Florida law allows recovery of compensatory damages for the actual harm the defamation caused, including lost income, lost business, and other economic losses, as well as damages for injury to reputation and the humiliation, embarrassment, and mental anguish that flow from it. Where the statement is defamatory per se, the law may presume certain damages, and a jury may award damages without proof of specific monetary loss, subject to applicable constitutional limitations. In cases involving particularly egregious conduct, punitive damages may be available; however, under section 768.72 of the Florida Statutes, punitive damages generally cannot be pleaded in the initial complaint and require leave of court after the plaintiff makes a sufficient evidentiary showing. Florida also imposes statutory limits on punitive damage awards. The right measure of damages depends heavily on the facts, which is why early documentation of every loss matters.
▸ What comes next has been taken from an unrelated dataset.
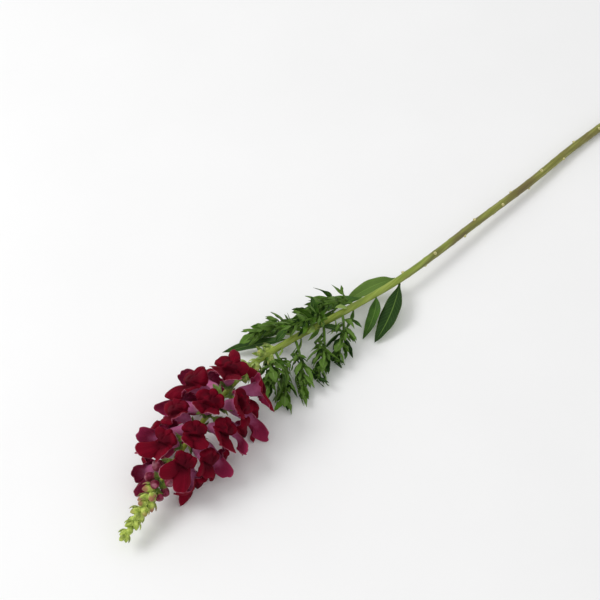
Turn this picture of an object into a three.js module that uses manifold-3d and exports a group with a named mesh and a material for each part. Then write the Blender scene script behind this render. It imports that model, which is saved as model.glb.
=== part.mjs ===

How Long Do You Have to File a Lawsuit?
Florida imposes a two-year statute of limitations on defamation claims under section 95.11(5)(h) of the Florida Statutes. The clock generally begins to run when the statement is first published, not when the victim discovers it, subject to limited exceptions. Under the single publication rule, a mass-distributed statement gives rise to one claim that accrues on first publication rather than a new claim each time the content is viewed. Two years sounds like ample time, but evidence disappears quickly, witnesses’ memories fade, and the pre-suit notice requirement for media defendants adds its own timing considerations. Anyone who believes they have been defamed should consult an attorney promptly rather than waiting for the deadline to approach.
This article is for general informational purposes only and is not legal advice. Defamation law in Florida is highly fact-specific, and the outcome of any claim depends on the precise words used, the context in which they were communicated, and the evidence available to prove falsity and harm. If you believe you have been the victim of defamation, or you have been accused of making a defamatory statement, you should consult directly with a Florida attorney for advice tailored to your situation.